Zeitlicher Rahmen und Materialcorpus

Die Studie setzt ihren zeitlichen Rahmen am Anfang des 5. Jhs. v. Chr., da ab dieser Zeit die physiognomische Individualisierung zu einem wichtigen Phänomen der Semantik von Porträts wird und diese damit auch ihre Bedeutung im politischen Raum der Polis verändern. Der anschließende Zeitraum vom 4. bis zum 1. Jh. v. Chr. bildet die Blütezeit griechischer Porträts besonders in Form von Ehrenstatuen, die damals in großer Anzahl das Aussehen öffentlicher Plätze und Heiligtümer prägten.
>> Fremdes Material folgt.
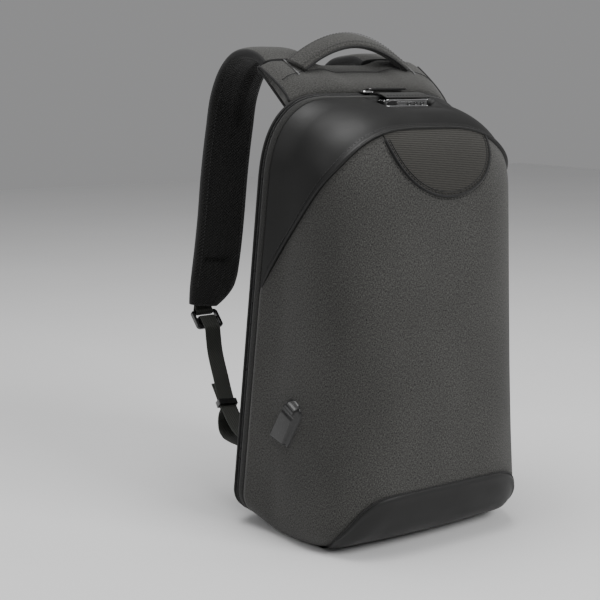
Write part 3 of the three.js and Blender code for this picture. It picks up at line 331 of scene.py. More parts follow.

Die römische Kaiserzeit wird zunächst nicht untersucht, zumal hier bereits deutlich mehr Forschungen vorliegen bzw. laufen und das Phänomen der Kopienanfertigung einen völlig anderen Kontext herstellt (der indes eigener Studien bedürfte). Das Projekt EIKON nimmt das ‚Leben’ antiker Bildnisse anhand materiell-skulpturaler, epigraphischer, archäologischer und literarischer Zeugnisse vor allem an beispielhaften Orte der griechischen Welt in den Blick, die reiches, gut dokumentiertes und deshalb auch kontextuell auswertbares Material bieten (besonders Delos, Athen, die panhellenischen Heiligtümer und Pergamon), doch sollen auch repräsentative Einzelfälle und Phänomene in weiterem Rahmen erschlossen werden.